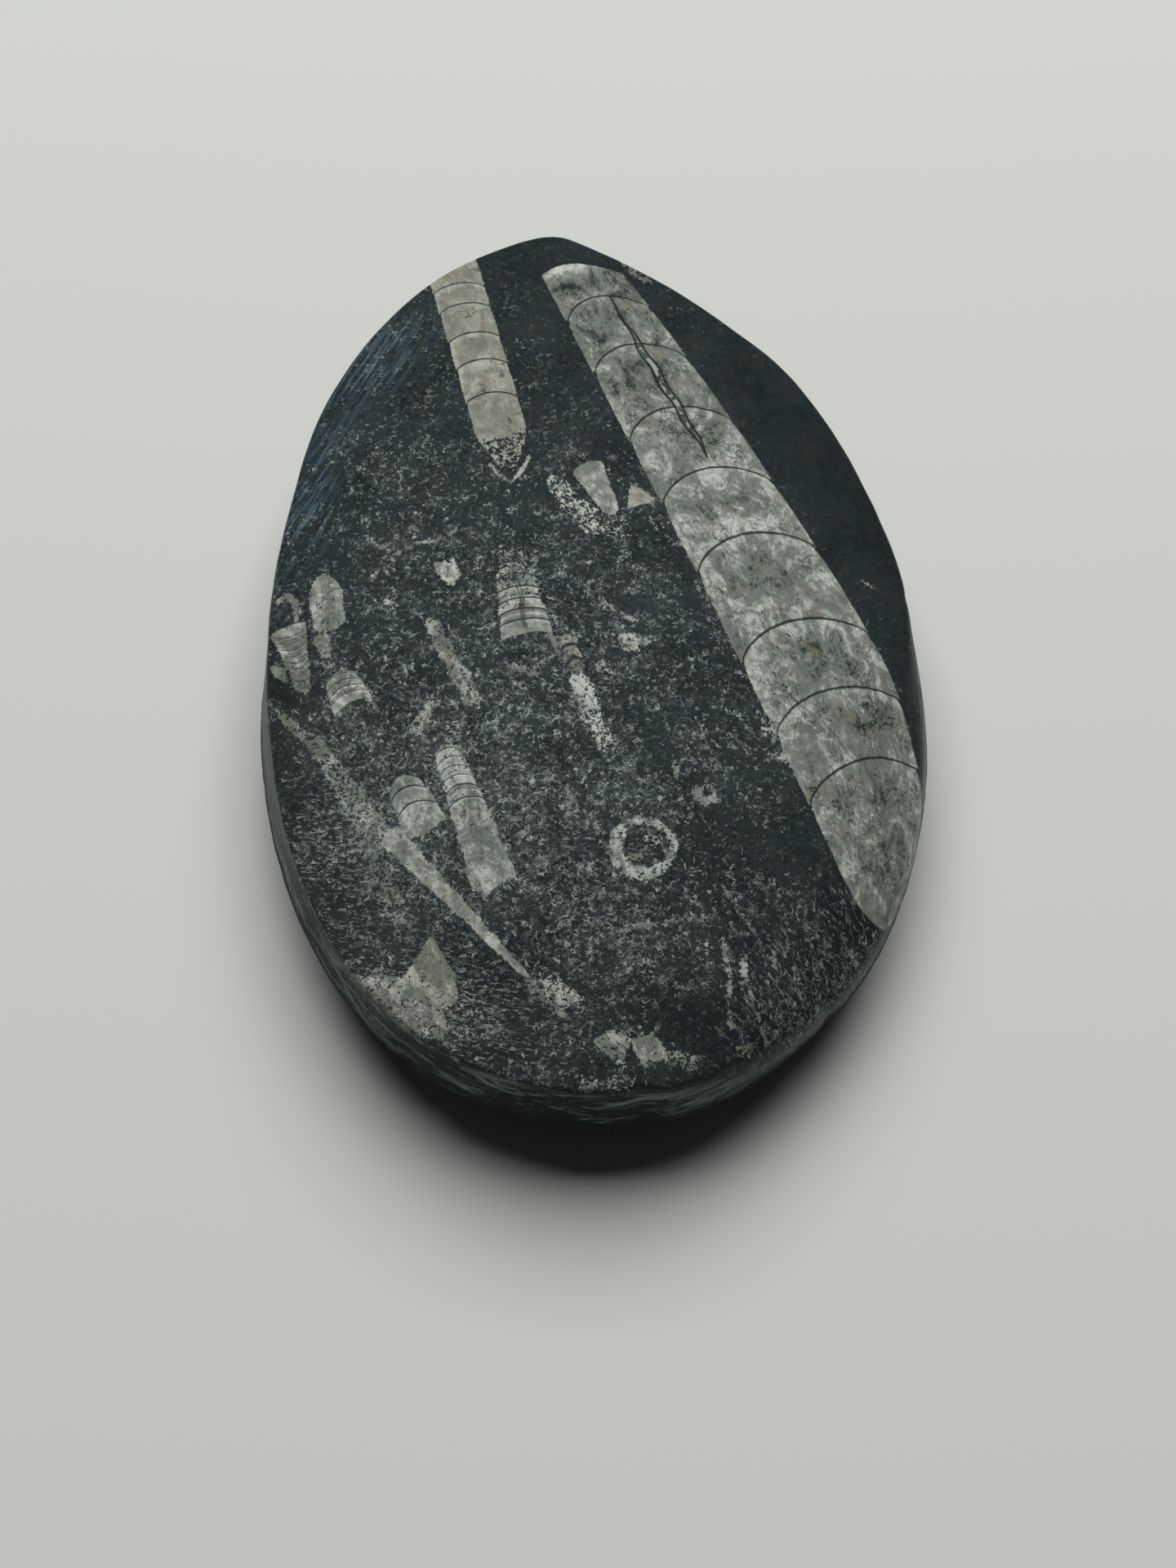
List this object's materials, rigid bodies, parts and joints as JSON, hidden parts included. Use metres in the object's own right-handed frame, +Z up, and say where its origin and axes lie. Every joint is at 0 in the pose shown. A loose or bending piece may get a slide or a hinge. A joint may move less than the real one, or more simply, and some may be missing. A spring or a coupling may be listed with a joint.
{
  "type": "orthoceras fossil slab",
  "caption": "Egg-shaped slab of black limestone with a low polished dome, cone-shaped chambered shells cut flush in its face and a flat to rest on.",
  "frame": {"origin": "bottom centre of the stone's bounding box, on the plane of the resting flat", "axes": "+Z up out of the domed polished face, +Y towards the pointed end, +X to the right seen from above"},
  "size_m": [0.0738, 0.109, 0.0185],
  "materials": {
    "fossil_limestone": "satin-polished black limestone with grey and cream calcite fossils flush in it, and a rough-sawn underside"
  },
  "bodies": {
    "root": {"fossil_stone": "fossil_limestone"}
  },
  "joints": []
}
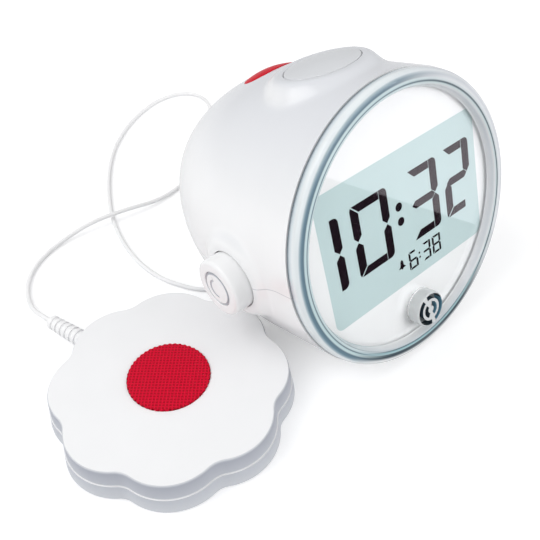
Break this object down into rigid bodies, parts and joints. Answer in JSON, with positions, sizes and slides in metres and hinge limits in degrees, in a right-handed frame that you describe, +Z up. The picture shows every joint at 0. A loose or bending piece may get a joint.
* * *
- [Stated task] Supply the count of lines in the entries that contain the word "frame", and nothing besides.

- [Full solution] 3